6-2.ノウハウを共有できる仕組みづくり
日々の業務で従業員が各々に培ったノウハウを十分に発揮するためには、社内でノウハウを共有できる仕組みづくりが重要です。自身の経験やスキルを分かち合える場を設けることで、業務効率の向上や、スキル平準化につながります。
誰かが経験済みの業務は、他の誰かにとっては未経験の業務の可能性があります。このような場面で、経験者が未経験者に過去の経験を伝えられれば、素早く正確に業務をこなすことが可能になります。
6-3.インサイドセールスの育成環境を整える
新しく入社してくる社員や、他部門から異動してくる社員のためにインサイドセールスの育成環境を整えることも重要です。新たにチームへ参加した従業員が活躍しやすい環境を整えることは、インサイドセールスが安定的に成果を上げ続けるために必要不可欠です。

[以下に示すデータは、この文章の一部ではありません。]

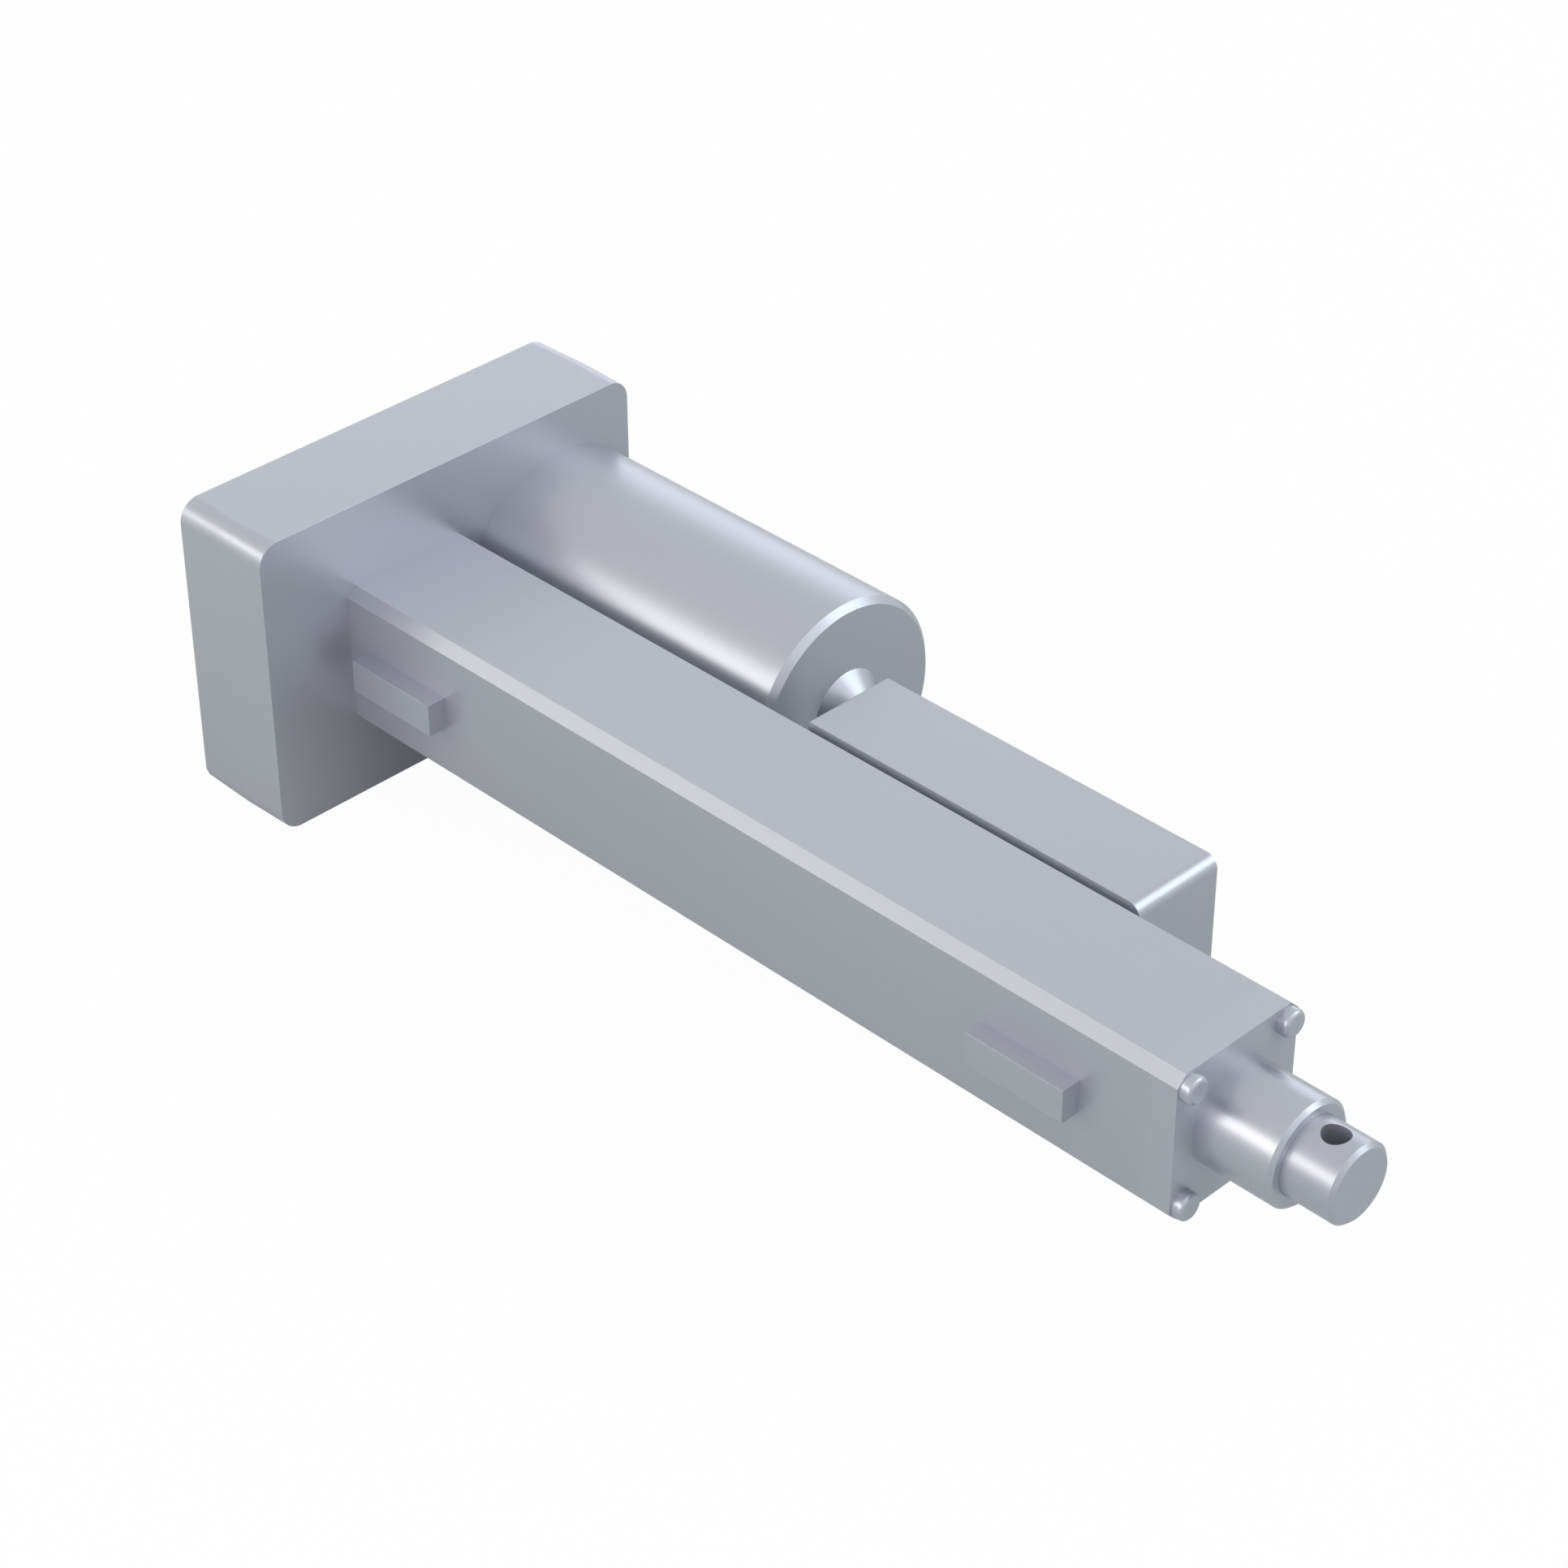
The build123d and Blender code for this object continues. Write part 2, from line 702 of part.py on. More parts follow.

CRMやMAツールの導入によってデータ・ノウハウを蓄積できるようにしたり、従業員同士のコミュニケーションが活発な企業風土を醸成したりするのも効果的です。
6-4.インサイドセールスと営業部門の連携強化を図る
インサイドセールスと営業部門の連携強化を図ることで、より効率的にリードへのアプローチが可能です。また、情報伝達ミスによる顧客の信頼低下も防止できます。
インサイドセールスと営業部門が情報を連携できていないと、既に失注したリードにインサイドセールスが再び電話をかけてしまったり、ホットリードに成長した顧客に営業をかけられないまま放置されてしまったりする可能性があります。
このような事態を防ぐためには、両部門の連携を強化し、風通しのよい環境を整えることが大切です。
7.まとめ
マーケティング部門や営業部門と同様に、インサイドセールス部門にとっても、適切なKPIの設定は重要です。受注数・受注率や開封数など、さまざまなKPIがあるため、自社の目的や状況と合致したKPIを設定することが求められます。
他社のKPIや運営方法を真似るだけだと、自社の成長につながらないKPIになってしまう可能性があります。まずは自社のフェーズや課題を洗い出したうえで、自社ならではのKPIの設定と運営を心がけましょう。